(Records excerpted from a collection)
──────────────────────────────
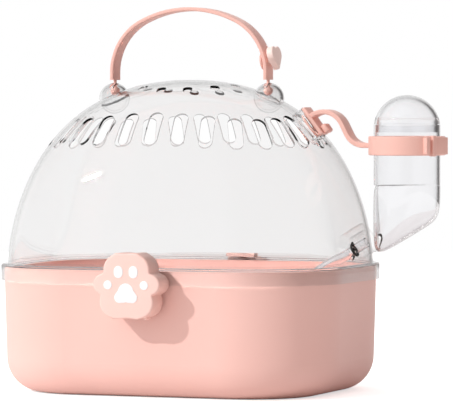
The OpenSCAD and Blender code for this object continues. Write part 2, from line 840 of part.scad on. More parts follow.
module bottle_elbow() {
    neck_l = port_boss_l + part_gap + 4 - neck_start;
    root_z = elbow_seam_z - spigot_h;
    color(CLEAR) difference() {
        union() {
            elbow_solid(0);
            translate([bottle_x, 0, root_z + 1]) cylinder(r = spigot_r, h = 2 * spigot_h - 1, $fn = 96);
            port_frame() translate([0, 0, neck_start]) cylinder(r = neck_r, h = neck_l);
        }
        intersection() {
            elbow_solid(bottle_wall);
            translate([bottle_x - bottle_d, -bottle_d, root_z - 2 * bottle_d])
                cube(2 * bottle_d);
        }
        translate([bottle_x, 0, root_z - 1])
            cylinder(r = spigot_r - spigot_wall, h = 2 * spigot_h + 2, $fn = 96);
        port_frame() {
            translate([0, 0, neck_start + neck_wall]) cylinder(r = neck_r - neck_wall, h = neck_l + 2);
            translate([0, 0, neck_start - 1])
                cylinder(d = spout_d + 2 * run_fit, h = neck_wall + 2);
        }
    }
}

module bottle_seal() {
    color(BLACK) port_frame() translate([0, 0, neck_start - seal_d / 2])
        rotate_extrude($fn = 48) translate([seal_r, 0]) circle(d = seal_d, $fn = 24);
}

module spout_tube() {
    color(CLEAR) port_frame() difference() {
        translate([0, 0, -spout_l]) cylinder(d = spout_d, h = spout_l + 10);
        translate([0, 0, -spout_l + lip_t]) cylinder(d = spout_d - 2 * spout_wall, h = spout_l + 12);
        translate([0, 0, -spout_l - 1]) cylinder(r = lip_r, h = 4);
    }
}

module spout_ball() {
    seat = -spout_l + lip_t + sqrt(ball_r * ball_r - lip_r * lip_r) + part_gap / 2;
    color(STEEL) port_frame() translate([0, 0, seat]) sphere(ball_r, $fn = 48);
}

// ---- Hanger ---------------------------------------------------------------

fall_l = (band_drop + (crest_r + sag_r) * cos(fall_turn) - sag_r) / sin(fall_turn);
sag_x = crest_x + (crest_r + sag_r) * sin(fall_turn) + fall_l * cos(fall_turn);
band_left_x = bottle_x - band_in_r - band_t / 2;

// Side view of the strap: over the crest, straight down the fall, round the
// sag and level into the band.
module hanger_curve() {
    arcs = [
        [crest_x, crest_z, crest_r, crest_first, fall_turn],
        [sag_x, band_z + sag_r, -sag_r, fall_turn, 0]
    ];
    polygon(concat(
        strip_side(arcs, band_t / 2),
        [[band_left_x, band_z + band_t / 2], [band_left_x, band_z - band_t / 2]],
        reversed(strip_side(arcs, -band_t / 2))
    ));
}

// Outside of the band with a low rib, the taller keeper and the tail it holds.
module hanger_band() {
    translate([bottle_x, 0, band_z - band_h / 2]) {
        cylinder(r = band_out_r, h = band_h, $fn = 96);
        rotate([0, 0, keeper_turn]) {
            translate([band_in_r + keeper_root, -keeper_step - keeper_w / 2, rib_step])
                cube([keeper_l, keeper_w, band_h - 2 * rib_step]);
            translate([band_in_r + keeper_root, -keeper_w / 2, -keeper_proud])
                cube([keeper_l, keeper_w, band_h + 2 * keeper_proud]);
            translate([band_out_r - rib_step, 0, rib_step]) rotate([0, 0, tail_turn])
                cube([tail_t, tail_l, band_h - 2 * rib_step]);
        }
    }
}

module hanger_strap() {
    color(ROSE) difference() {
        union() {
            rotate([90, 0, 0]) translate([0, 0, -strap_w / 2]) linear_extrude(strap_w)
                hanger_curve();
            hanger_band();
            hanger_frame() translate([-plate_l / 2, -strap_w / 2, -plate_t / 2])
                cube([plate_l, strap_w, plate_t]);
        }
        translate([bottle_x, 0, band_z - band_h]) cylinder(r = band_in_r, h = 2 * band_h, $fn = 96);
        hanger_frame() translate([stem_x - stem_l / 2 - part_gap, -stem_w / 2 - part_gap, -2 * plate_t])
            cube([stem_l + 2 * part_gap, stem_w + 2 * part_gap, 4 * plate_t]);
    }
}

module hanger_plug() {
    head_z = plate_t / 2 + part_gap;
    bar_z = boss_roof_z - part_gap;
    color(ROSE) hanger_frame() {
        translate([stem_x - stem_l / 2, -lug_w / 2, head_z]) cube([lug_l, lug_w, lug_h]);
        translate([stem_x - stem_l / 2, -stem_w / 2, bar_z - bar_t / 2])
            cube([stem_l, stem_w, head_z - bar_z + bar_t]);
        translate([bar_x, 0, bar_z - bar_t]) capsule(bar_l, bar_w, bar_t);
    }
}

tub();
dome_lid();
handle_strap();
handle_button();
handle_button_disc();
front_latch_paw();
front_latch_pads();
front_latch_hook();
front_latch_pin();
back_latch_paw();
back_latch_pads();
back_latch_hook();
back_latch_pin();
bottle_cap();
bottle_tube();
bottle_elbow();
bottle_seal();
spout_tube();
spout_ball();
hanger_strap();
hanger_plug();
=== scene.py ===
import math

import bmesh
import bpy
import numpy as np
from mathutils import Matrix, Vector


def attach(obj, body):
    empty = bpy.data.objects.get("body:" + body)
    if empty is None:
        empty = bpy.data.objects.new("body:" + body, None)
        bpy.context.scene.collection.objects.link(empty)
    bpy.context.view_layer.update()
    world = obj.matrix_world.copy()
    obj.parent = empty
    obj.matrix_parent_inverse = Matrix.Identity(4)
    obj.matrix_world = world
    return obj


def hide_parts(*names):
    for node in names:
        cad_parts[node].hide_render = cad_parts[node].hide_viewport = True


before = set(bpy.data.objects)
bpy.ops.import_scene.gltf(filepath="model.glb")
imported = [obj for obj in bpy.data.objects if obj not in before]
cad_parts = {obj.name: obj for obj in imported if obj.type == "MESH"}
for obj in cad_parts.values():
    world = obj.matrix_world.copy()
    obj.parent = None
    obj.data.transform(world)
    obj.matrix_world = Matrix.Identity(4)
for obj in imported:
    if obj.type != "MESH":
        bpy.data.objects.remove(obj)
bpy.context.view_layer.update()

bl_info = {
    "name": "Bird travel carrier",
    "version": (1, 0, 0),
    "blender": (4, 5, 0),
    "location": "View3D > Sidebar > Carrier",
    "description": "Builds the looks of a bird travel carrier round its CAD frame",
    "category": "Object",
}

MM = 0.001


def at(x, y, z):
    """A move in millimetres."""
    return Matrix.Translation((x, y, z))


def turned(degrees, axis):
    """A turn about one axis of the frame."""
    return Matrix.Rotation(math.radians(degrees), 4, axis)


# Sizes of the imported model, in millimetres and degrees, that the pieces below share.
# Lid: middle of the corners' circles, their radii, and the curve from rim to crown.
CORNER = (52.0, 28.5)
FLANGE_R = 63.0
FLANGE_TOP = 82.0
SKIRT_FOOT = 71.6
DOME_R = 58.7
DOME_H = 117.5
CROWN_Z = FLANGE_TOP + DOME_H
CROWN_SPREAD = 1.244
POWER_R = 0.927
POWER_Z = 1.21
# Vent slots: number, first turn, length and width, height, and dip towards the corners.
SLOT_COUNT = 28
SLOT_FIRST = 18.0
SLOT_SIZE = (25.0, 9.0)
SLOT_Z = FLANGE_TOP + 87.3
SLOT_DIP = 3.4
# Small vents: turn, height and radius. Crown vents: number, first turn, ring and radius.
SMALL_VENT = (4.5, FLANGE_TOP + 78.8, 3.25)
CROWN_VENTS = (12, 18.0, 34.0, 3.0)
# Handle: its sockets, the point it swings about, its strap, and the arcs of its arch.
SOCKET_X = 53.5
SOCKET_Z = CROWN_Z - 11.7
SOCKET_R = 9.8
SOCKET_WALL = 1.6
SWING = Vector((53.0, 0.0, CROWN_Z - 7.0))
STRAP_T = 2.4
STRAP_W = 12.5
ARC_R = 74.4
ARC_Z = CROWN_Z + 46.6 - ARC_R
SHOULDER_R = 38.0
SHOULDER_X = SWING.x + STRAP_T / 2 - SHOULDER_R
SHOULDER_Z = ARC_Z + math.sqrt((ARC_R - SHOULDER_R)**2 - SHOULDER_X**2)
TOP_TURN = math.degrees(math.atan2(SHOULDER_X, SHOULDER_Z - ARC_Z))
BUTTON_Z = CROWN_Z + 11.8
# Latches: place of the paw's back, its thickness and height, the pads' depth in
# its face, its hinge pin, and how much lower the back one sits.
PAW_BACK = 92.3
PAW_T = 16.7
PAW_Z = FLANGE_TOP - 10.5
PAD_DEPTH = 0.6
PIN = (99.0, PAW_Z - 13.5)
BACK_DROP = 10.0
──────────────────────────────
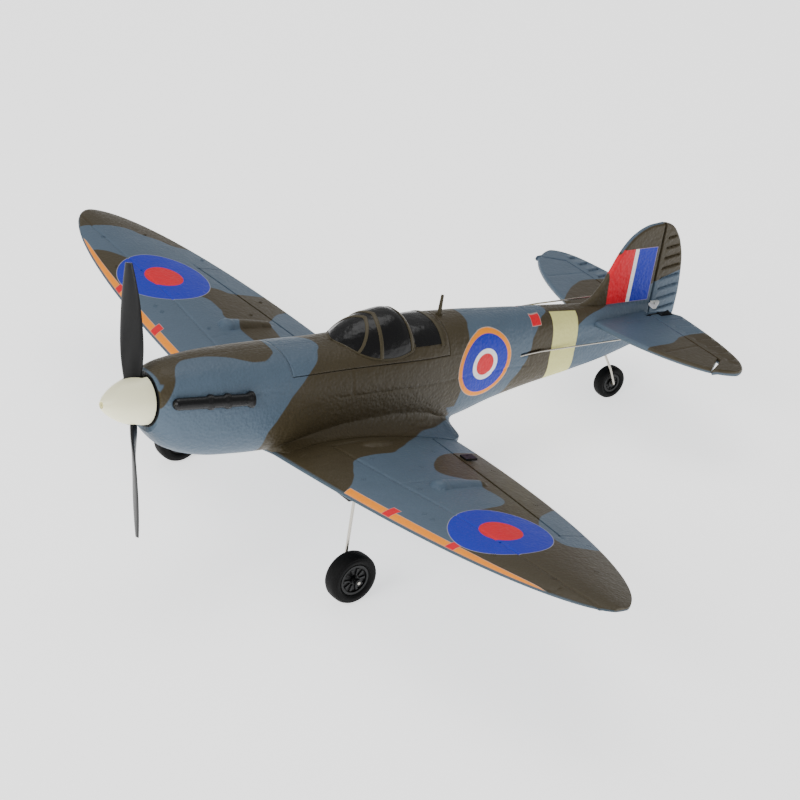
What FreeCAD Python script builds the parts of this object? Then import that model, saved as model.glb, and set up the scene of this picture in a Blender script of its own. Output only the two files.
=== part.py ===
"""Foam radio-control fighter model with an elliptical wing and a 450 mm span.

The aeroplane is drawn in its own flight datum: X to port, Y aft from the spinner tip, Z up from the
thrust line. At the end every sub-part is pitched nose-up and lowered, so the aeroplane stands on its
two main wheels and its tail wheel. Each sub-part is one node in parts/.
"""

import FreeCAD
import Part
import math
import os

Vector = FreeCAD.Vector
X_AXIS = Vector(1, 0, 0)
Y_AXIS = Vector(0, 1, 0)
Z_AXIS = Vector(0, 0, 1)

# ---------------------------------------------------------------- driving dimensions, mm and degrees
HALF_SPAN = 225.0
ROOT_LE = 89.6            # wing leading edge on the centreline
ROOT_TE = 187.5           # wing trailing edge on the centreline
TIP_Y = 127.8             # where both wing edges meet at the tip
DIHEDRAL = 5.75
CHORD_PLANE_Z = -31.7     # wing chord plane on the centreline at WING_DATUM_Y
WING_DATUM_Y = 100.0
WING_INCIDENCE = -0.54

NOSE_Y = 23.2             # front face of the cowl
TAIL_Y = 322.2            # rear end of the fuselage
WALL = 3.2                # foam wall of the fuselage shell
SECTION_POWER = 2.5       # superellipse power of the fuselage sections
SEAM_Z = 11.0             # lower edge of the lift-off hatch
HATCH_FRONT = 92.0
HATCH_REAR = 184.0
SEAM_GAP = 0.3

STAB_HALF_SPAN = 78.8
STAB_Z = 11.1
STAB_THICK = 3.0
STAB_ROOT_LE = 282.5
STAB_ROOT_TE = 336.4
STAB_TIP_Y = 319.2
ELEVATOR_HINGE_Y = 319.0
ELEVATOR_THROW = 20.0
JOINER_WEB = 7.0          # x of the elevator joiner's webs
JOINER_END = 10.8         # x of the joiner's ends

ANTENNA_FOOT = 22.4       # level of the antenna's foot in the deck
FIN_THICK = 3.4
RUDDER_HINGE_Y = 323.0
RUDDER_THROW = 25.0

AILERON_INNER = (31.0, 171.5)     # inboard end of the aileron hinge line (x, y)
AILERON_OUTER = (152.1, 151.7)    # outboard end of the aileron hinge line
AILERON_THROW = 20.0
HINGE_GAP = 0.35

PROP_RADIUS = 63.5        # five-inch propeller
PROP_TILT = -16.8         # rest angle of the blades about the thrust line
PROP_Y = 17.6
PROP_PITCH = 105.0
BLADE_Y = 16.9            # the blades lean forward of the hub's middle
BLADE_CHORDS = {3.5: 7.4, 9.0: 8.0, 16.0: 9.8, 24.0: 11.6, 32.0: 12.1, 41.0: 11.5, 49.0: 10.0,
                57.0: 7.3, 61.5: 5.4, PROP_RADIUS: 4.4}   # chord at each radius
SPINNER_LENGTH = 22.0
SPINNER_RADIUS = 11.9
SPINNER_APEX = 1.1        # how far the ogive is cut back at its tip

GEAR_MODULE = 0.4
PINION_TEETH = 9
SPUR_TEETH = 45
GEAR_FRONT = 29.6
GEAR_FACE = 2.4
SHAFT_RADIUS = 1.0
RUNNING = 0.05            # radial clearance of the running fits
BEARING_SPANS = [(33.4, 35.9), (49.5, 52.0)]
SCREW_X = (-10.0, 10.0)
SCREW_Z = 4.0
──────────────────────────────
#### [Problem to work on]
Repeat, unchanged, every line from the one that contains "hanger_frame() translate([stem_x - stem_l" to the one that contains "obj.parent = None", including both, and no other line.

#### [Task answer]
        hanger_frame() translate([stem_x - stem_l / 2 - part_gap, -stem_w / 2 - part_gap, -2 * plate_t])
            cube([stem_l + 2 * part_gap, stem_w + 2 * part_gap, 4 * plate_t]);
    }
}

module hanger_plug() {
    head_z = plate_t / 2 + part_gap;
    bar_z = boss_roof_z - part_gap;
    color(ROSE) hanger_frame() {
        translate([stem_x - stem_l / 2, -lug_w / 2, head_z]) cube([lug_l, lug_w, lug_h]);
        translate([stem_x - stem_l / 2, -stem_w / 2, bar_z - bar_t / 2])
            cube([stem_l, stem_w, head_z - bar_z + bar_t]);
        translate([bar_x, 0, bar_z - bar_t]) capsule(bar_l, bar_w, bar_t);
    }
}

tub();
dome_lid();
handle_strap();
handle_button();
handle_button_disc();
front_latch_paw();
front_latch_pads();
front_latch_hook();
front_latch_pin();
back_latch_paw();
back_latch_pads();
back_latch_hook();
back_latch_pin();
bottle_cap();
bottle_tube();
bottle_elbow();
bottle_seal();
spout_tube();
spout_ball();
hanger_strap();
hanger_plug();
=== scene.py ===
import math

import bmesh
import bpy
import numpy as np
from mathutils import Matrix, Vector


def attach(obj, body):
    empty = bpy.data.objects.get("body:" + body)
    if empty is None:
        empty = bpy.data.objects.new("body:" + body, None)
        bpy.context.scene.collection.objects.link(empty)
    bpy.context.view_layer.update()
    world = obj.matrix_world.copy()
    obj.parent = empty
    obj.matrix_parent_inverse = Matrix.Identity(4)
    obj.matrix_world = world
    return obj


def hide_parts(*names):
    for node in names:
        cad_parts[node].hide_render = cad_parts[node].hide_viewport = True


before = set(bpy.data.objects)
bpy.ops.import_scene.gltf(filepath="model.glb")
imported = [obj for obj in bpy.data.objects if obj not in before]
cad_parts = {obj.name: obj for obj in imported if obj.type == "MESH"}
for obj in cad_parts.values():
    world = obj.matrix_world.copy()
    obj.parent = None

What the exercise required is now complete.